_WHAT YOU HAVE TO DO:_ Pull out every line below containing the word "Blender".
══ RECORDS SHOWN
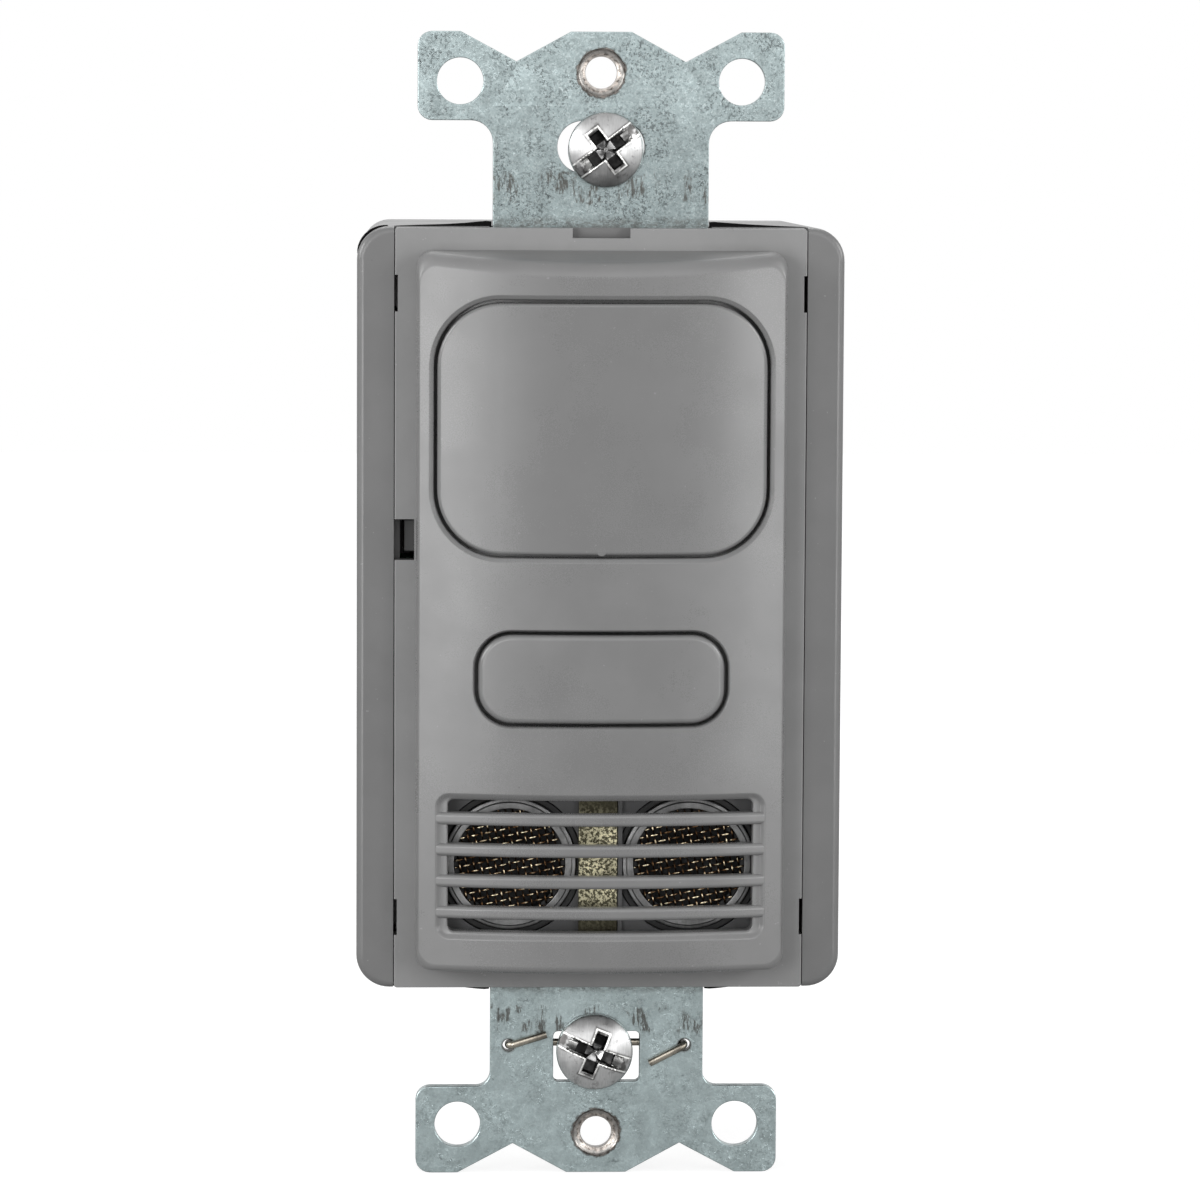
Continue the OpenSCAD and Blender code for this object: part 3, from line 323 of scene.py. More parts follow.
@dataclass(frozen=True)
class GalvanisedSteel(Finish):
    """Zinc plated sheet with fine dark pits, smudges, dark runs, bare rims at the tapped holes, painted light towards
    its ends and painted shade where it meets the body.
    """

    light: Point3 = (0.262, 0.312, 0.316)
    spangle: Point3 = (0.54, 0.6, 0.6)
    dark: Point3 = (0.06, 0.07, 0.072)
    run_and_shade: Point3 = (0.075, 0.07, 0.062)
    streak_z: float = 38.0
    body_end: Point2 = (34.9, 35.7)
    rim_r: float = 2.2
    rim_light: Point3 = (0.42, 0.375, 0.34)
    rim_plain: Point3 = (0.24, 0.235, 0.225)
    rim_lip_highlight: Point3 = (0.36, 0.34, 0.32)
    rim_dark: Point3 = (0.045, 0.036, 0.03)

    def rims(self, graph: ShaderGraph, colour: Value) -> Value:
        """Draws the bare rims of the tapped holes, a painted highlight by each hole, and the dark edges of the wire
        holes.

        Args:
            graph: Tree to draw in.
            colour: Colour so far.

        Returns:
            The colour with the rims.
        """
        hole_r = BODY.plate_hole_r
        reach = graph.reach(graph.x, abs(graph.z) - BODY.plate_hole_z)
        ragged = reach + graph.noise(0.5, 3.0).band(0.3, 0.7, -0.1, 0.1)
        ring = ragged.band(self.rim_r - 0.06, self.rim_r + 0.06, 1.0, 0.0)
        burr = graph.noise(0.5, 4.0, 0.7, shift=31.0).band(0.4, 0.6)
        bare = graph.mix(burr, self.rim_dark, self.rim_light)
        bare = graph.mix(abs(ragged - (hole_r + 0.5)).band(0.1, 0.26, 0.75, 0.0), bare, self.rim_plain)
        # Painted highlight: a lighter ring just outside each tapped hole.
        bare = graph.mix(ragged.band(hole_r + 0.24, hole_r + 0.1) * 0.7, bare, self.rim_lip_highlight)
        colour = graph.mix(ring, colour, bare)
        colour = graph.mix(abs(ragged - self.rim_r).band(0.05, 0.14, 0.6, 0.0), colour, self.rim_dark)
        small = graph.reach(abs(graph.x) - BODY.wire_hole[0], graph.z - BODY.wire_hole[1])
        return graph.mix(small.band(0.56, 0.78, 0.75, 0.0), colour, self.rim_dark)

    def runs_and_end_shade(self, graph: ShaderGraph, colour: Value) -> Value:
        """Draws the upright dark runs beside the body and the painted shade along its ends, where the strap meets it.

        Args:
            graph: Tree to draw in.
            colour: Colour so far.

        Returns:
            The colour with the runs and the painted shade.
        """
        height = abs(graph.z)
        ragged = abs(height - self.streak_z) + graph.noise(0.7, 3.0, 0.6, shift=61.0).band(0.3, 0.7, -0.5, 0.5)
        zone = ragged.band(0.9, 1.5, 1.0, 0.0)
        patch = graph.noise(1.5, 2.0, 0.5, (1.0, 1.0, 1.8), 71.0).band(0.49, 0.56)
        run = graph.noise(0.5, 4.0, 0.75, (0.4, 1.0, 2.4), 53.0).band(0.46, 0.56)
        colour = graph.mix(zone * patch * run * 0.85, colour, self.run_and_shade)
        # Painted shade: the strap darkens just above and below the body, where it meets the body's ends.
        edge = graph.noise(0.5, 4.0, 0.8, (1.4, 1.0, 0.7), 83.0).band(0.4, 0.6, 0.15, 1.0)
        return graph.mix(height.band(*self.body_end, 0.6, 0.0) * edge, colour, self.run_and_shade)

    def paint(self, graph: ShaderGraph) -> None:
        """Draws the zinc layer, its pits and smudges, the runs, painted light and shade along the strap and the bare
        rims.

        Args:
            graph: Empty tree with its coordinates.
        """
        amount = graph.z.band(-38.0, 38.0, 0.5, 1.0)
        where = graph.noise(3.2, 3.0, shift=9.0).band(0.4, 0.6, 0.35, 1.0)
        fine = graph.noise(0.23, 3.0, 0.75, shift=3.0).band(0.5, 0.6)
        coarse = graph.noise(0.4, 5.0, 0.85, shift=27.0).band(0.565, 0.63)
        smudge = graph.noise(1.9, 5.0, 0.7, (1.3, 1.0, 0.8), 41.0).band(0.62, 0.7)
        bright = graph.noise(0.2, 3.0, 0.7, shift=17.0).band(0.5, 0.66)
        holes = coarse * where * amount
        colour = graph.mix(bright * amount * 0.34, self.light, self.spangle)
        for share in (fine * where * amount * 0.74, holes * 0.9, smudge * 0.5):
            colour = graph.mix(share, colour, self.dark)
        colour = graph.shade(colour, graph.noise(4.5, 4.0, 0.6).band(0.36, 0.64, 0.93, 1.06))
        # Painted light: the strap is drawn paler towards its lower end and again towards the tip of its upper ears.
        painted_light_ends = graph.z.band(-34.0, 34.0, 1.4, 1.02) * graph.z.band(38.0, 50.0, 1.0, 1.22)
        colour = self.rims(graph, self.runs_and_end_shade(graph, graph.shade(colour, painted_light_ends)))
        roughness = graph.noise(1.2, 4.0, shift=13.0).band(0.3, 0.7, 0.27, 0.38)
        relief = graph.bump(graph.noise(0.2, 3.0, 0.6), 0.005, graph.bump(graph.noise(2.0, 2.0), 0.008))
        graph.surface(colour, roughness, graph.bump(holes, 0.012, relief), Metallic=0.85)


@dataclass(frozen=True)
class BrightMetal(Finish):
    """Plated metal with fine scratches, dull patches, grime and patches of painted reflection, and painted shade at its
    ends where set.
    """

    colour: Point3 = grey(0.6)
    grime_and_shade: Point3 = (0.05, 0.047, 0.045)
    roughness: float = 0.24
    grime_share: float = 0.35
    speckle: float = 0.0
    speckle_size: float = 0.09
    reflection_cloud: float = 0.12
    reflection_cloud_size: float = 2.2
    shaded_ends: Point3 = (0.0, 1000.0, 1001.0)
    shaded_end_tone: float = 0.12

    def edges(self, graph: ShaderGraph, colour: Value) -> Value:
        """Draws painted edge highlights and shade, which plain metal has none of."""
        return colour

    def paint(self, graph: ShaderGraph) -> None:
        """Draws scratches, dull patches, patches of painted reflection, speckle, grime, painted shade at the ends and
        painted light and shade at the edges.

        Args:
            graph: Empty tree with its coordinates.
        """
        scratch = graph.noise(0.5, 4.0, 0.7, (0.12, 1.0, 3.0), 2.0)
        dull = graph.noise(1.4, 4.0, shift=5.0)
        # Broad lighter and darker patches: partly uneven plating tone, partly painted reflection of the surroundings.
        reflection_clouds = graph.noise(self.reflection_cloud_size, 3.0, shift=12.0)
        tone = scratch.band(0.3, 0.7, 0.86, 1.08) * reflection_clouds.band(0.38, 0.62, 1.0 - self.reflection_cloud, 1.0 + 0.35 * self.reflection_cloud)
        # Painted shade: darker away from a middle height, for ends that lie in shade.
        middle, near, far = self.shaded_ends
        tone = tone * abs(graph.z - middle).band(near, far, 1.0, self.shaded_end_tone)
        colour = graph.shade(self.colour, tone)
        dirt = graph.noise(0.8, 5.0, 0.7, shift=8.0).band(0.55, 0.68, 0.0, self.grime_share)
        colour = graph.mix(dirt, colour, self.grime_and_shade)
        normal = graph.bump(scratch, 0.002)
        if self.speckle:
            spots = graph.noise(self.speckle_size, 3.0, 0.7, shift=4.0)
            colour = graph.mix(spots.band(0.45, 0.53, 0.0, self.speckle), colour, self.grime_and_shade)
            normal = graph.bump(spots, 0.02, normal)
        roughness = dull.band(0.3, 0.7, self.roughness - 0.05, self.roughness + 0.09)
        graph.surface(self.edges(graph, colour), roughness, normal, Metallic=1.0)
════
══ RECORDS SHOWN
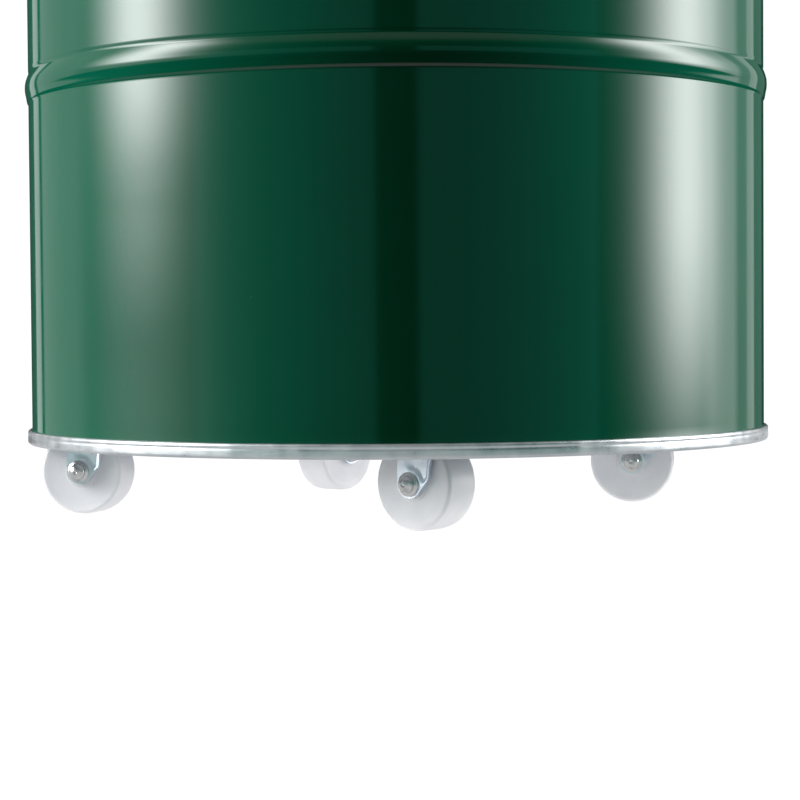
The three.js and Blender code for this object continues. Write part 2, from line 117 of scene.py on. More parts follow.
════
_REPLY TO THE EXERCISE:_
Continue the OpenSCAD and Blender code for this object: part 3, from line 323 of scene.py. More parts follow.
The three.js and Blender code for this object continues. Write part 2, from line 117 of scene.py on. More parts follow.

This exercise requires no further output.